**Record extracts**

◆ ◆ ◆ ◆ ◆ ◆ ◆

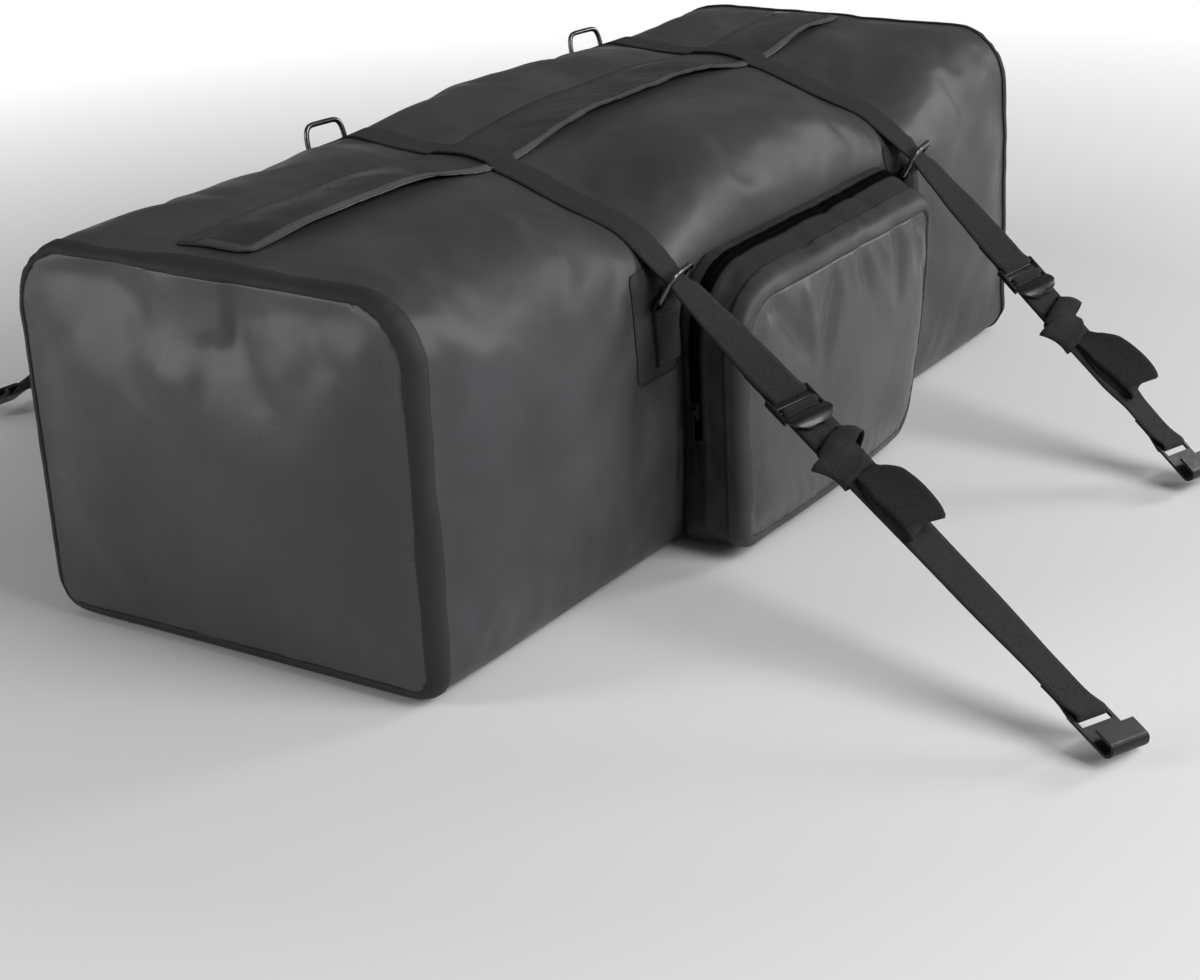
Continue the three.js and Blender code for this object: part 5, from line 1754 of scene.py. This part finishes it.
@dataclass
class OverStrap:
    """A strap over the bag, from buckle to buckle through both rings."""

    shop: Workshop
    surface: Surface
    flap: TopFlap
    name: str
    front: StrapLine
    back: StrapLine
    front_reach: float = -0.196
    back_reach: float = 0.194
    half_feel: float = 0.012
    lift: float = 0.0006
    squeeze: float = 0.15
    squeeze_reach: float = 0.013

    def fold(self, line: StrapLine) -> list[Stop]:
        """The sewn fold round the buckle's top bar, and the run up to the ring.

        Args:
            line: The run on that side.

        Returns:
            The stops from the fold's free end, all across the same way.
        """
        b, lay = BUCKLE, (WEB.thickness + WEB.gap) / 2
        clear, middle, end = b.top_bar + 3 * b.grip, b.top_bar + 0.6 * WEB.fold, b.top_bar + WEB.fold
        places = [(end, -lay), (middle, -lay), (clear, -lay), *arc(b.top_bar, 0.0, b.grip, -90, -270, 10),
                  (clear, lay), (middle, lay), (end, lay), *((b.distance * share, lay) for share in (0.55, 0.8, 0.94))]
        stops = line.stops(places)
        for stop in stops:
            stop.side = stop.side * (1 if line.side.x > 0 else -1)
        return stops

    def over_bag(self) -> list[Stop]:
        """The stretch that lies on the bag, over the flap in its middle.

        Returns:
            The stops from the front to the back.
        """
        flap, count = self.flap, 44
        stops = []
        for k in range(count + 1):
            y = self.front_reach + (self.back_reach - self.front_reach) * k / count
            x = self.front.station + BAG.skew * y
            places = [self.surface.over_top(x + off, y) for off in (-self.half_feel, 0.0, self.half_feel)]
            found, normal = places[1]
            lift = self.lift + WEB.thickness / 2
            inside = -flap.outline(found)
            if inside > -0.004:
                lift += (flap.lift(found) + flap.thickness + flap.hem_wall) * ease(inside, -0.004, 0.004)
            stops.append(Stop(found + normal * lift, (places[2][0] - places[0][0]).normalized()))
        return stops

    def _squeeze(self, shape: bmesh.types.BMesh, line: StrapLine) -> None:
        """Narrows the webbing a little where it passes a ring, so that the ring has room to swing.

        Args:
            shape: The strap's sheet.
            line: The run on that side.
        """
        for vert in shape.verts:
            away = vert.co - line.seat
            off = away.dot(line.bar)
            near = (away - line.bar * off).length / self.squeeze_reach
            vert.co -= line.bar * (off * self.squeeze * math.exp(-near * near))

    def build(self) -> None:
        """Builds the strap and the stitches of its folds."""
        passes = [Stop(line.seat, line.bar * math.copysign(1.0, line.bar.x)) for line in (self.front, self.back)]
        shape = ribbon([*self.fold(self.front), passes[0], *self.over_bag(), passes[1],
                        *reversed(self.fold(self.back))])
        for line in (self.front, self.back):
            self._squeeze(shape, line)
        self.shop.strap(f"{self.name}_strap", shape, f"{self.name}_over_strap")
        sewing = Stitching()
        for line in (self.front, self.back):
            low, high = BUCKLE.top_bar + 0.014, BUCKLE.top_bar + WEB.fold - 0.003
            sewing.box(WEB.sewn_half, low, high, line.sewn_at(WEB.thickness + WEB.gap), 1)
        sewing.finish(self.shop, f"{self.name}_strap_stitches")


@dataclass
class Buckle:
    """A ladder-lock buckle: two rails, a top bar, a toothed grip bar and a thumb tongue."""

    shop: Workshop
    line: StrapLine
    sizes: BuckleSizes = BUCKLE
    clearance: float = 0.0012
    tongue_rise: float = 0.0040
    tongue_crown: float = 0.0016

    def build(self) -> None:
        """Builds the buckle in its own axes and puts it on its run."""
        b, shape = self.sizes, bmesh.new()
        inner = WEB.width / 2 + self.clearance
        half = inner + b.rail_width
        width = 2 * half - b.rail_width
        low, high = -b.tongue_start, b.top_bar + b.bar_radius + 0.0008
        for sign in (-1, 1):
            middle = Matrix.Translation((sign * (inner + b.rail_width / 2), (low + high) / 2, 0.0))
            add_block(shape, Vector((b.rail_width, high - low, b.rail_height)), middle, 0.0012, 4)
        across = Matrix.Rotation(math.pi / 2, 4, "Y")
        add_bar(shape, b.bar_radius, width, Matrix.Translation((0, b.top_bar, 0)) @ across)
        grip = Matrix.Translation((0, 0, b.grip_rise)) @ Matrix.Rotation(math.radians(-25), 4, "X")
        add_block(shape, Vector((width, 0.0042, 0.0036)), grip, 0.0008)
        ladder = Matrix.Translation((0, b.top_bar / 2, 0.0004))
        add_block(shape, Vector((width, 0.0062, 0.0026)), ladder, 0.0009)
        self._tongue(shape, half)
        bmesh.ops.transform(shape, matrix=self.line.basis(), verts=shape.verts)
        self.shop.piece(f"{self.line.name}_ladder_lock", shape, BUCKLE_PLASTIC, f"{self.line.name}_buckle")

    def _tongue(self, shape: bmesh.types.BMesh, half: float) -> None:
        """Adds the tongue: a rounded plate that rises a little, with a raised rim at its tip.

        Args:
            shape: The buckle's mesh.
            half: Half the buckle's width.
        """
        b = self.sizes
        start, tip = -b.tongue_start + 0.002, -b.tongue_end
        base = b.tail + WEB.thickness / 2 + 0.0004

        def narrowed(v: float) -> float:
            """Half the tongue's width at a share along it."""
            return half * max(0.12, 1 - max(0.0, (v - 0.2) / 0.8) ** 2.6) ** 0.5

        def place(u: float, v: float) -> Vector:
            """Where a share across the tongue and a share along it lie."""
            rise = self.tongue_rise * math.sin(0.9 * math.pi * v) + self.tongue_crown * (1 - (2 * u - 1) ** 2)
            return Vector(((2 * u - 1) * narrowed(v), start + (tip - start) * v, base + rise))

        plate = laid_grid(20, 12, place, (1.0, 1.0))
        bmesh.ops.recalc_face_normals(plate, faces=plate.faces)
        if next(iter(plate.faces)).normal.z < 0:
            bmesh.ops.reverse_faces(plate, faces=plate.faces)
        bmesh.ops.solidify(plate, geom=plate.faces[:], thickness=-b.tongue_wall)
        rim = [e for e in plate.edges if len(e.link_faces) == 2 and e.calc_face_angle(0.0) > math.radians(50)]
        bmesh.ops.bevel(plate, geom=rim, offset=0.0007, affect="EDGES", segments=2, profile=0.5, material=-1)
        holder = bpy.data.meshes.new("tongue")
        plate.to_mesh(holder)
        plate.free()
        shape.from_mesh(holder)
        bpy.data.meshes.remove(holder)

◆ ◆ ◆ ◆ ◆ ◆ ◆

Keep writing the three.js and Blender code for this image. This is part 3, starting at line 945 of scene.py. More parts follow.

◆ ◆ ◆ ◆ ◆ ◆ ◆

**The request**
Repeat these lines exactly and nothing more: the one containing "Continue the three.js", the one containing "strap over the", and all the lines between.

**Solution below**
Continue the three.js and Blender code for this object: part 5, from line 1754 of scene.py. This part finishes it.
@dataclass
class OverStrap:
    """A strap over the bag, from buckle to buckle through both rings."""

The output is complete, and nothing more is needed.